By the time Cruyff made his debut in Ajax’s first team at the age of seventeen, those principles were in jeopardy. Football turned out to be business. That included a business-like style of play. These were the golden times of the Italian catenaccio. Helenio Herrera won the European Cup I with Internazionale in 1964 and 1965. According to the golden Herrera formula: Class + Preparation + Intelligence + Fitness = Championships.
This is Part 4 of #TheCruyffStory. Feel free to read Part 1, Part 2 and Part 3.

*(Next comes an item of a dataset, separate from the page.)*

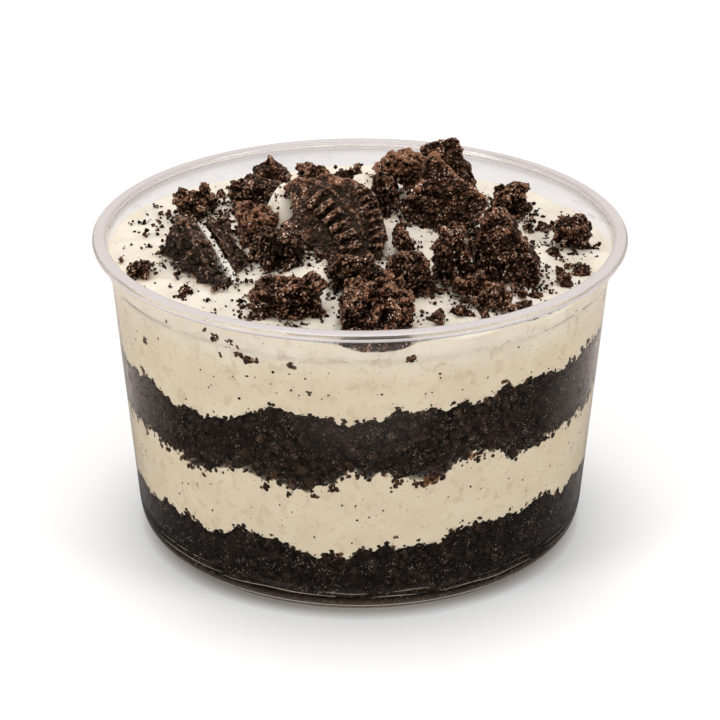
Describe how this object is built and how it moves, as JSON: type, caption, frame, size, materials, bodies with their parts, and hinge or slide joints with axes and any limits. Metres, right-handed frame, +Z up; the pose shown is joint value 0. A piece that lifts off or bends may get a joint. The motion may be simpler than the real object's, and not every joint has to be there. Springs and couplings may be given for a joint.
{
  "type": "cookies and cream cheesecake pot",
  "caption": "Chilled dessert in a clear plastic pot: dark cookie crumb and cream cheese filling in layers, topped with a heap of broken chocolate sandwich cookies.",
  "frame": {"origin": "centre of the base, on the surface that the pot stands on", "axes": "+Z up along the pot's axis; -Y towards the viewer of the picture, +X to the viewer's right"},
  "size_m": [0.101, 0.101, 0.0732],
  "materials": {
    "pot": "clear polished plastic",
    "cream": "soft satin cream",
    "crumb": "moist dark crumb",
    "cookie": "dry sandy cookie",
    "filling": "smooth sugar cream"
  },
  "bodies": {
    "root": {"pot": "pot", "crumb_base": "crumb", "cream_lower": "cream", "crumb_middle": "crumb", "cream_upper": "cream", "sandwich_wafer_outer": "cookie", "sandwich_filling": "filling", "sandwich_wafer_inner": "cookie", "wafer_front_ribbed": "cookie", "wafer_right_peak": "cookie", "wafer_back_upright": "cookie", "chunk_right_pyramid": "cookie", "chunk_front_wall": "cookie", "chunk_front_left_bar": "cookie", "chunk_under_ribbed_left": "cookie", "chunk_under_ribbed_right": "cookie", "chunk_middle_right": "cookie", "chunk_left_dark": "cookie", "chunk_left_brown": "cookie", "chunk_left_back_layered": "cookie", "chunk_left_back_knobbly": "cookie", "chunk_back_left": "cookie", "chunk_back_middle_left": "cookie", "chunk_back_middle": "cookie", "chunk_back_top_brown": "cookie", "chunk_centre_small": "cookie", "chunk_right_back_round": "cookie", "chunk_right_edge": "cookie", "chunk_front_right_low": "cookie", "chunk_front_right_small": "cookie", "chunk_centre_crumb": "cookie", "chunk_left_edge_small": "cookie"}
  },
  "joints": []
}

Catenaccio symbolized the worldview in which only profit counts and all means are justified to achieve that goal. Herrera canonized the counter as an offensive weapon. A quick attack is the best attack, was his conviction. By placing many people behind the ball defensively, Herrera hoped to entice the opponent to lose the organization, so that when winning the ball within three passes, the opponent’s penalty area could be reached. Dribbles and wide passes were therefore avoided as much as possible. ‘Because the ball always moves faster than the player behind it’, Herrera calculated.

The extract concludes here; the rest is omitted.